Best London Experiences
Have Afternoon Tea
Is there anything more quintessentially British than afternoon tea? Contrary to what the name suggests, there’s more to having tea than just the tea itself. You’ll also enjoy an aesthetically pleasing assortment of finger sandwiches, snacks, and baked goodies like scones and pastries. I honestly enjoyed my tea experience more than I expected. My only complaint was that I wanted more food!
Catch a Football Match
Since England is the birthplace of the beautiful game, otherwise known as football or soccer, what’s more English than catching a football game? While you can catch an English Premier League game in several cities around England, London alone is home to several EPL teams, so you have plenty of options!
Visit a Pub
England is known worldwide for its pub culture, so definitely stop by some on your visit to London. Even if you have no desire for a pub crawl, you can simply grab a meal (like the famous Sunday roast) or time your visit with a game of football. It’s a great way to get more of a sense for English culture!
Snap a Photo by a Red Phone Booth
While the advertisements plastered inside the iconic red phone booths are questionable, these still make for a great photo op! I recommend the one near the corner of Parliament Street and George Street, so that you can get Big Ben in your photo background.
There are so many things to do in London, from major landmarks, to famous parks, to lively markets and more. From my time living there, I can honestly say this list just scratches the surface of things to do in London (which is saying a lot, because it’s a pretty long list!).
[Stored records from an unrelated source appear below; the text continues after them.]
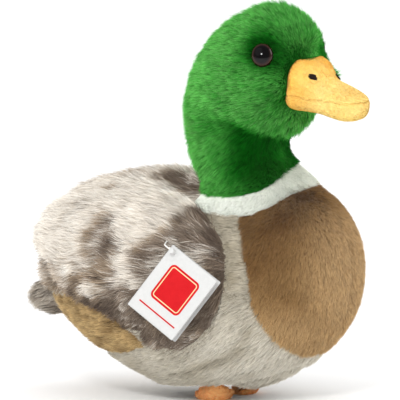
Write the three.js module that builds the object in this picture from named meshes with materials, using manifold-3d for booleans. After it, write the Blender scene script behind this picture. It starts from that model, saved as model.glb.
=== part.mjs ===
// A plush mallard drake that sits on its belly and its two feet, in millimetres, +Z up.
// The bill points along +X and the duck's left is +Y. The origin is the middle of the
// flat on the belly that rests on the floor.
import * as THREE from 'three';
import { mergeVertices } from 'three/addons/utils/BufferGeometryUtils.js';
import Module from 'manifold-3d';

const wasm = await Module();
wasm.setup();

// Body
const bodyLength = 198;
const bodyHeight = 131;
const bodyWidth = 131;
const breastReach = 94;
const seatDepth = 1.5;
const bodyPile = 5;
const bellyLength = 128;
const bellyWidth = 54;
const backLength = 132;
const backOverhang = 11;
const backWidth = 84;

// Head and neck in one cover, with heights from the top of the body
const neckSink = 35;
const headRise = 101;
const headLength = 80.4;
const headWidth = 80;
const headSet = 33;
const headPile = 4.5;
const neckFillRise = 21;

// Collar round the foot of the neck
const collarProud = 1.2;
const collarDrop = 19.5;
const collarRise = 25;

// Bill, whose two halves meet at a lip that falls towards the tip
const billProud = 34.3;
const billLength = 43;
const billWidth = 40;
const lipBelowCrown = 51.1;
const lipFall = 5.9;
const upperBillDepth = 20.6;
const lowerBillDepth = 11.4;

// Eyes, each a domed eye on a stem that a washer holds inside the cover
const eyeDiameter = 12.5;
const eyeDome = 4.8;
const eyeBelowCrown = 28;
const stemDiameter = 3;
const stemEnd = 1;
const washerDiameter = 13;
const washerThickness = 1.6;
const washerSink = 2.3;

// Wings and tail
const wingBulge = 8;
const wingDepth = 7;
const rimSink = 1.2;
const tailLength = 46;
const tailWidth = 46;
const tailDepth = 26;
const tailProud = 14;
const tailDrop = 78;

// Feet
const footLength = 26;
const footWidth = 25;
const footThickness = 10.5;
const footSpacing = 28;
const soleDepth = 1.6;
const heelSetback = 3;
const footSplay = 8;

// Hang tag, a folded card, and its nylon thread
const tagWidth = 36;
const tagHeight = 43;
const cardThickness = 0.5;
const foldGap = 0.4;
const holeDiameter = 3;
const holeFromFold = 3.75;
const holeFromTop = 3;
const tagClear = 2.7;
const tagForward = 8;
const tagDrop = 1.2;
const tagTurn = 15;
const tagTilt = 12;
const tagLean = 35.5;
const tagAjar = 8;
const threadDiameter = 0.8;
const threadLead = 14;
const threadLean = 3;
const threadRise = 1;
const ringSweep = 300;

// Clearance between pieces that touch, and what every cut overruns by
const gap = 0.3;
const overrun = 30;

// How fine the curved forms are
const bodyRings = 30;
const bodySides = 24;
const headRings = 20;
const headSides = 22;
const insideRings = 15;
const insideSides = 16;
const billRings = 14;
const billSides = 16;
const headSquare = 2.4;
const billSquare = 3.2;
const ridgeSquare = 2;
const tailRings = 8;
const footRings = 8;
const wingSteps = 26;
const wingRings = 5;
const outlineSteps = 26;
const tableSteps = 400;
const eyeSides = 16;
const domeRings = 6;
const holeSteps = 8;
const threadSides = 6;
const threadSteps = 18;
const homingSteps = 40;

// The body from the rump to the breast: the share of its length, of its height at the
// underside and at the top, and of its half width.
const bodyShares = [
  [0, 0.608, 0.608, 0], [0.008, 0.509, 0.702, 0.214], [0.033, 0.434, 0.789, 0.427],
  [0.081, 0.336, 0.864, 0.611], [0.146, 0.24, 0.921, 0.763], [0.263, 0.134, 0.97, 0.908],
  [0.389, 0.049, 0.996, 0.985], [0.48, 0.004, 0.985, 1], [0.556, 0, 0.961, 1],
  [0.636, 0.031, 0.934, 0.989], [0.742, 0.087, 0.932, 0.924], [0.828, 0.155, 0.949, 0.802],
  [0.904, 0.245, 0.904, 0.626], [0.96, 0.343, 0.823, 0.42], [0.99, 0.442, 0.736, 0.237],
  [1, 0.585, 0.585, 0],
];

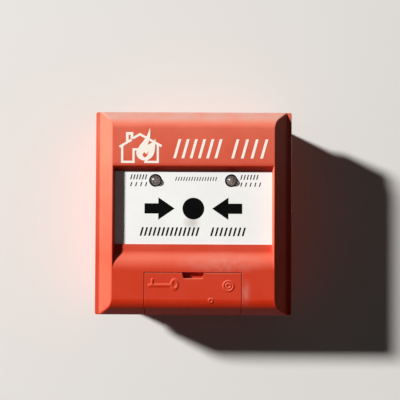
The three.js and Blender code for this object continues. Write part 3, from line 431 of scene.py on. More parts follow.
def square_to_round(x, z, half_x, half_z, radius):
    """Draws a rectangle's grid into its rounded corners: in each corner square of side r, the point
    (u, v) moves to (u·sqrt(1 - v²/2), v·sqrt(1 - u²/2))."""
    u = np.clip((np.abs(x) - half_x + radius) / radius, 0, 1)
    v = np.clip((np.abs(z) - half_z + radius) / radius, 0, 1)
    new_x = np.minimum(np.abs(x), half_x - radius) + radius * u * np.sqrt(1 - v**2 / 2)
    new_z = np.minimum(np.abs(z), half_z - radius) + radius * v * np.sqrt(1 - u**2 / 2)
    return np.sign(x) * new_x, np.sign(z) * new_z


def door_hole(cover):
    """Half the width and the upper edge of the opening that the door lies in."""
    hole_x, _, hole_z = DOOR_HIGH - cover.door_trim + cover.seam
    return hole_x, hole_z


def cover_lines(cover):
    """The grid lines of the cover's front, across and up. They lie close together where it bends, and
    the middle ones across also carry on down the bottom wall, round the screw's well."""
    half_x, _, half_z = COVER_HIGH
    window_x = half_x - cover.window_side
    inside_x = window_x - cover.side_draft
    ledge = half_x - cover.ledge
    ridge = ledge - cover.bevel_run
    hole_x, hole_z = door_hole(cover)
    end_start = half_z - END_SPAN
    across = mirrored(lines(
        0, 4, WELL_RADIUS - 0.05, 1, WELL_RADIUS, 2, WELL_MARGIN, 12, hole_x - 0.4, 2, hole_x, 3,
        hole_x + 0.3, 3, hole_x + CHEEK, 8, inside_x - 1, 2, inside_x, 5, window_x, 6, ridge + 0.5, 14,
        ledge - 0.4, 6, ledge + 0.4, 4, half_x - 0.4, 5, half_x,
    ))
    low, high = -cover.window_bottom, cover.window_top - cover.top_draft
    up = lines(
        -half_z, 5, 0.4 - half_z, 10, 3.4 - half_z, 14, -end_start, 10, hole_z - 0.3, 3, hole_z, 3,
        hole_z + 0.3, 3, low - cover.sill - cover.ramp, 28, low - cover.sill + 0.4, 5, low, 2,
        low + cover.lip, 24, high, 7, high + cover.top_draft + 0.3, 12, end_start, 14, half_z - 3.4, 10,
        half_z - 0.4, 5, half_z,
    )
    return across, up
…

For a first time visit of just a couple days, you likely will not be able to enter or see all of the above.
So if you are short on time, I recommend you plan your London itinerary as follows:
- Try to at least view each of the main landmarks from outside.
- Get tickets to enter any of those landmarks that truly interest you (whether it be for the history, the photo opportunity, etc).
- Sprinkle in whatever markets, museums, fun sights, and experiences interest you most.